I read somewhere (maybe in McKee?) that by the time you're 4 years old you've experienced all the emotions in very powerful form—basically all you'll need for writing. That covers the actual emotions themselves. Of course to get specifics of various situations it helps to have experienced some things in your life.
This is so ridiculously true! I once realized that almost everything I've drawn, painted or written has been either for, with or about somebody I knew. And that's just another way to say it all grew out of various kinds of relationships. Now that I live a very isolated life (no relationships) I seem to have dried up inspiration-wise. And I know relationship doesn't have to mean romantic/sexual, it can be a friendship, an acquaintance, or even a rivalry. Any way of relating to another person that brings up emotions. But I haven't even had a decent rivalry lately. EDIT: I just remembered—a few years back I wrote a story on a message board, and the relationship it was based on was with the people on the board. I loved that board, and there were a lot of really cool people there, some of them were real characters. It doesn't need to be a face-to-face relationship.
One usually experiences most nuances of the spectrum of human emotion throughout their life. From there, creation/dramatisation only requires exaggeration/imagination.

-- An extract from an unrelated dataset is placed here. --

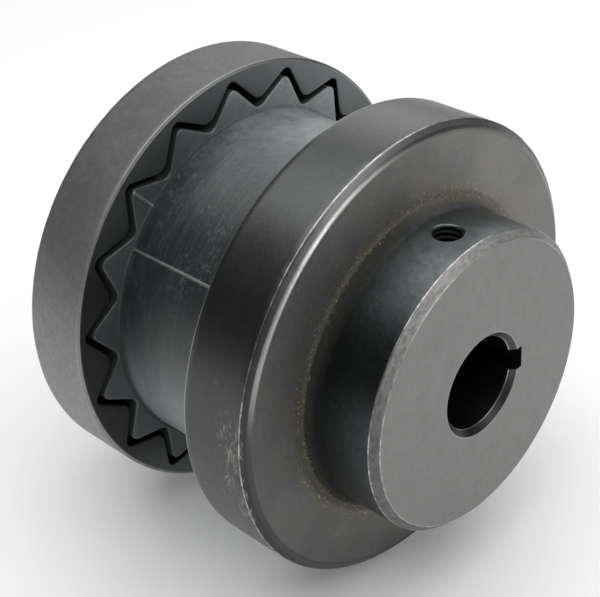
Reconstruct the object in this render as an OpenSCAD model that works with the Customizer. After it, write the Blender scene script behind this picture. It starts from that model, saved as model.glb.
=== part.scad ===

Intriguing question. I'm with @Madman: drama turns up by itself, like clockwork, I hardly have to go looking for it. But it depends whether it's internal or external drama that you're looking for. External would involve car chases, robberies, stock market collapses and physical death or physical threats to life. As Christopher Hitchens said, to really know life, you have to have experienced poverty, war and love. Internal dramas would be psychological threats and horrors such as those depicted in the 2004 film 'Closer', where no one dies but there are eye-watering betrayals and rifts. The 'Before Sunrise' trilogy (again talking about a film rather than a book, but still a story) depicted life unfolding dramatically but in an interior, psychological way - I know of at least one person who walked out of the film bored stiff because 'nothing was happening' ('just two people walking around talking'), but to me, everything was happening, and I was gripped from beginning to end. I remember reading about Graham Greene reporting that his girlfriend said that if she were drowning, he'd observe the situation in order to write about it, rather than jumping in to save her.

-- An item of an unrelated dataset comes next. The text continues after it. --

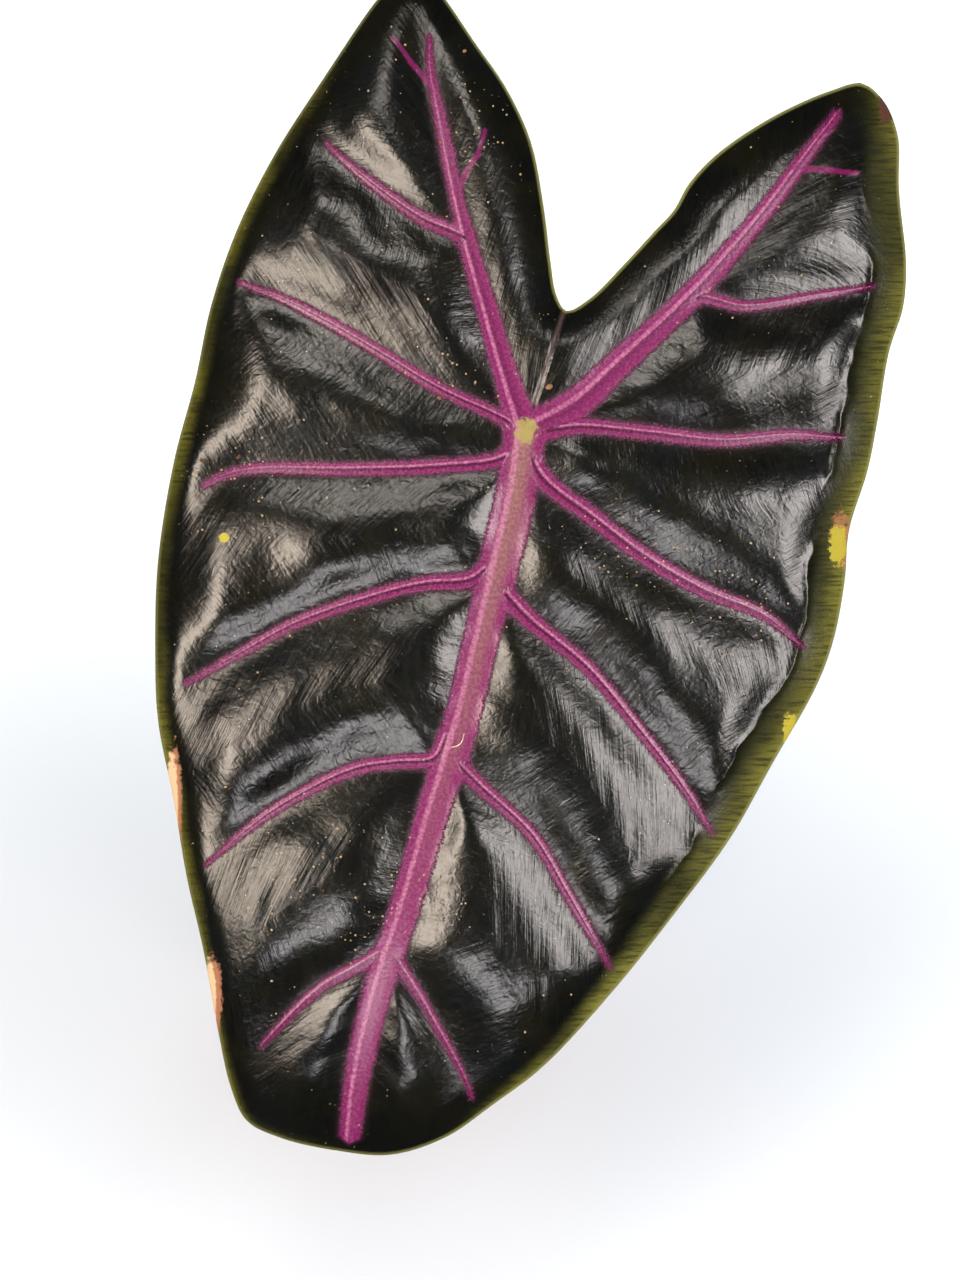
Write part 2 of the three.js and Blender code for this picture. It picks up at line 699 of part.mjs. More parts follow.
function bladeSheet() {
  const sheet = new Sheet();
  const tipAt = spokes.indexOf("midrib");
  const panels = footRibs.map((footRib, i) =>
    outerPanel(sheet, spokes[i], spokes[i + 1], footRib, i < tipAt ? 1 : -1),
  );

  // Each lobe's rib, from the junction to its end, is also the outer side of the lobe's inner panel
  const [rightEnd, rightBase] = panels;
  const [leftBase, leftEnd] = panels.slice(-2);
  const rightCrest = [...rightBase.rows[0].toReversed(), ...rightEnd.rows.slice(1).map((row) => row[0])];
  const leftCrest = [...leftBase.rows[0], ...leftEnd.rows.slice(1).map((row) => row.at(-1))];
  innerPanel(sheet, "lobeRight", rightCrest, 0);
  innerPanel(sheet, "lobeLeft", leftCrest, 1);

  // The midrib's rib lies between the two sides' inner ends
  const feet = (chosen) => ({
    points: chosen.flatMap(({ rows }, i) => rows[0].slice(i ? 1 : 0)),
    shares: chosen.flatMap(({ footShares }, i) => footShares.slice(i ? 1 : 0)),
  });
  const right = feet(panels.slice(tipAt - 4, tipAt));
  const left = feet(panels.slice(tipAt, tipAt + 4));
  left.points.reverse();
  left.shares.reverse();
  const depths = [];
  const strips = right.points.map((rightFoot, i) => {
    const share = (right.shares[i] + left.shares[i]) / 2;
    const crest = veinPath("midrib").getPointAt(share);
    const leftFoot = left.points[i];
    const depth = veins.midrib.depth * thinned(share);
    depths.push([0, shoulderDepth * depth, depth, shoulderDepth * depth, 0]);
    const [rightShoulder, leftShoulder] = [rightFoot, leftFoot].map((foot) => crest.clone().lerp(foot, shoulder));
    return [rightFoot, rightShoulder, crest, leftShoulder, leftFoot];
  });
  sheet.grid(strips, depths);
  return sheet;
}

// A drawn point put on the blade's middle: what lies further back stands a little further out
function bladePoint({ x, y }) {
  const z = bladeHeight(x, y);
  const [centreX, centreY] = blade.drawnAt;
  const spread = 1 - z / blade.drawnFrom;
  return [centreX + (x - centreX) * spread, centreY + (y - centreY) * spread, z];
}

// The blade as a closed solid: the sheet's front, its back with the ribs, and a rim round the margin
function makeBlade() {
  const { points, drops, faces } = bladeSheet();
  const count = points.length;
  const middle = points.map(bladePoint);
  const half = blade.thickness / 2;
  const front = middle.flatMap(([x, y, z]) => [x, y, z + half]);
  const back = middle.flatMap(([x, y, z], i) => [x, y, z - half - drops[i]]);
  const indices = faces.flatMap(([a, b, c]) => [a, b, c, a + count, c + count, b + count]);
  const edges = new Set(faces.flatMap(([a, b, c]) => [`${a},${b}`, `${b},${c}`, `${c},${a}`]));
  for (const edge of edges) {
    const [a, b] = edge.split(",").map(Number);
    if (!edges.has(`${b},${a}`)) indices.push(b, a, a + count, b, a + count, b + count);
  }
  const geometry = new THREE.BufferGeometry();
  geometry.setAttribute("position", new THREE.Float32BufferAttribute([...front, ...back], 3));
  geometry.setIndex(indices);
  const boss = turned(
    [[0, -blade.bossDepth], [blade.bossEndRadius, -blade.bossDepth], [blade.bossRadius, 0.2], [0, 0.2]],
    20,
  );
  return piece("leaf_blade", geometryFrom(solidFrom(geometry).add(solidFrom(boss))), colours.blade, 0.25);
}

leafFrame.add(makeBlade());

const alocasia = new THREE.Group();
alocasia.add(makePot(), makeSoil(), makeRhizome(), makePaperyScale(), makeStalk(), leafFrame);

export default alocasia;
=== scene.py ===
import math
from types import SimpleNamespace

import bpy
import numpy as np
from mathutils import Matrix, Vector


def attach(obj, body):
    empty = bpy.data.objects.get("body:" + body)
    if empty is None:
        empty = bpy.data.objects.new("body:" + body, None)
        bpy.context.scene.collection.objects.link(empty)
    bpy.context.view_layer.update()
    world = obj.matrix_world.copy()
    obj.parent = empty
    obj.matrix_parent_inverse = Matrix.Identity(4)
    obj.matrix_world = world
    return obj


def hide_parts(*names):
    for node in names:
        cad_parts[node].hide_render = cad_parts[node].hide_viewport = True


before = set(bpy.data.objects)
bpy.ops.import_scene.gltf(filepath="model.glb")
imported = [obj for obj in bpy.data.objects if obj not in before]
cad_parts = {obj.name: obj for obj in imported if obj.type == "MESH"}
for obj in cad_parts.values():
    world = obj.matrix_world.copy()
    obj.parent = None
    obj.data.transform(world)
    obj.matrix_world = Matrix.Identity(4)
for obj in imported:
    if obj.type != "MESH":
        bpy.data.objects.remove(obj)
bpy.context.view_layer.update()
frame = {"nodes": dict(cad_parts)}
print("frame loaded:", ", ".join(frame["nodes"]))

mm = 0.001  # shapes are worked out in millimetres and put into meshes in metres


# Numbers and shapes

def smoothStep(low, high, value):
    # 0 below low and 1 above high, with a soft S between them
    share = np.clip((value - low) / (high - low), 0, 1)
    return share * share * (3 - 2 * share)


def mix(a, b, share):
    return a + (b - a) * share


def softNoise(points, cell, seed):
    # Random heights on a square lattice of the given cell size, joined by S-curves: values run from -1 to 1
    dice = np.random.default_rng(seed)
    lattice = dice.uniform(-1, 1, (64,) * points.shape[1])
    place = points / cell
    low = np.floor(place).astype(int)
    share = place - low
    share = share * share * (3 - 2 * share)
    total = 0
    for corner in np.ndindex(*(2,) * points.shape[1]):
        weight = np.prod(np.where(corner, share, 1 - share), axis=1)
        total = total + weight * lattice[tuple(((low + corner) % 64).T)]
    return total


class SmoothCurve:
    # A centripetal Catmull-Rom curve through the points, kept as a dense line with the distance run along it
    def __init__(self, points, closed=False, steps=30):
        p = np.asarray(points, float)
        before = p[-1:] if closed else 2 * p[:1] - p[1:2]
        after = p[:2] if closed else 2 * p[-1:] - p[-2:-1]
        full = np.vstack([before, p, after])
        p0, p1, p2, p3 = full[:-3], full[1:-2], full[2:-1], full[3:]
        d0, d1, d2 = [
            np.maximum(np.linalg.norm(b - a, axis=1, keepdims=True) ** 0.5, 1e-4)
            for a, b in ((p0, p1), (p1, p2), (p2, p3))
        ]
        leave = ((p1 - p0) / d0 - (p2 - p0) / (d0 + d1)) * d1 + (p2 - p1)
        arrive = ((p3 - p2) / d2 - (p3 - p1) / (d1 + d2)) * d1 + (p2 - p1)
        t = np.linspace(0, 1, steps, endpoint=False)[:, None, None]
        line = (
            (2 * t**3 - 3 * t**2 + 1) * p1
            + (t**3 - 2 * t**2 + t) * leave
            + (3 * t**2 - 2 * t**3) * p2
            + (t**3 - t**2) * arrive
        )
        line = line.transpose(1, 0, 2).reshape(-1, p.shape[1])
        self.line = np.vstack([line, p2[-1:]])
        gaps = np.linalg.norm(np.diff(self.line, axis=0), axis=1)
        self.run = np.concatenate([[0], np.cumsum(gaps)])
        self.length = self.run[-1]

    def at(self, share):
        where = np.asarray(share, float) * self.length
        return np.stack([np.interp(where, self.run, column) for column in self.line.T], -1)

    def heading(self, share):
        share = np.asarray(share, float)
        step = self.at(np.minimum(share + 0.002, 1)) - self.at(np.maximum(share - 0.002, 0))
        return step / np.linalg.norm(step, axis=-1, keepdims=True)

    def nearest(self, point):
        return self.run[np.linalg.norm(self.line - point, axis=1).argmin()] / self.length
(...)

Although almost everyone disagreed with me in this thread, I still think it's tough to write without at least using emotions you have experienced. I don't know if good writing can come from being totally detached from life. For example, could someone who lives in total isolated solitude write well? I know some writers have supposedly lived this way, though usually when you scratch the surface it turns out they had a lot more going on than their reputation suggests (Kafka comes to mind for this). I think when writers get too disengaged from the world/relationships their work starts to suffer.
Mostly I aim to gather research instead of experience. I'm very hopeful for my solitary life in the future. I've picked out a beautiful cabin in the woods to write my manifesto in... Sorry, I meant manuscript. Red Badge of Courage is considered one of, or maybe the best, american civil war novel. Vets from that war loved it and thought it was extremely accurate. It was written by someone who had never once seen battle.

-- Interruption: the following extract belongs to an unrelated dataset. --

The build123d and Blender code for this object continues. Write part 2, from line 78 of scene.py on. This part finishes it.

Yeah I'm all about research too. Whenever I start a new project I read/watch/listen to anything I can get my hands on which is even remotely related. All that feeds into my emotions for the work as well as pure facts. Of course I'll be drawing on archetypal emotions I have experienced myself (disappointment, regret, excitement, etc), but they very much get bolstered and shaped by the research material I'm taking in.
Sure, but it's not like emotions are locked behind experiential achievements. They're hardwired into the human psyche, meaning you can still live in isolation and experience happiness, sadness, fear, guilt, betrayal, greed, lust... name it. I'm sure extreme experiences will enhance and clarify certain emotions, but they're not needed to feel stuff. Think I read this in elementary school, but I had no idea it was written in 1895! I was like, did the Civil War vets read it when they were 104 years old?
This is an awesome idea for a story. I know writer MC's are done to death, but if were a comedic in tone, it would really be something else. (No, I wouldn't do it personally, but just imagine the kind of person who would! That's your MC.)
I think in life, we all experience dramas whether we go looking for it or not... in writing I use many of my experiences for inspiration, and incorporate those into my characters. For example, in the story I am writing at the moment, the main character has gone through a relationship with a narcissistic and emotionally abusive man. I drew inspiration from my own experience, but I certainly didn't want to live through that drama! My character is also a brutal, emotionally unstable sky pirate who will do just about anything to achieve her goals. There are some things you just can't experience for yourself, and that's where the imagination comes in as a writer! Also from reading other sources.
Life sucks; use it. I never lie in fiction; I only distort, stretch, twist, allegorize, and re-skin true stories.
Fair point. It's certainly possible to access those emotions while living cut off from human contact. But I think creativity works better in tandem with connectivity. When you're both apart from and a part of society. There's a danger, in my view, of work getting quite masturbatory once writers live in a bubble. Some visceral life experiences work to shake things up in the mind and stop one from merely stagnating personally. Yes, there have been successful writers who just lived in equivalents of gilded cages and wrote all day (Updike!) But well, I never liked Updike.
I'd agree. Not necessary, but it definitely helps. Kind of funny, but my good friend who's a detective sergeant came over the other night, and we were talking (like we always do) about when we're going to write the "cop book" together. He's got the crazy first hand cop drama--undercover narc, gang task force, murder investigations--and I've got the know-how to put it into words. I don't know anything about being a cop, and he wouldn't be able to write his name if it wasn't printed on his badge. Granted, I've done a lot of great crime related research though him, but it's nothing compared to actually living it.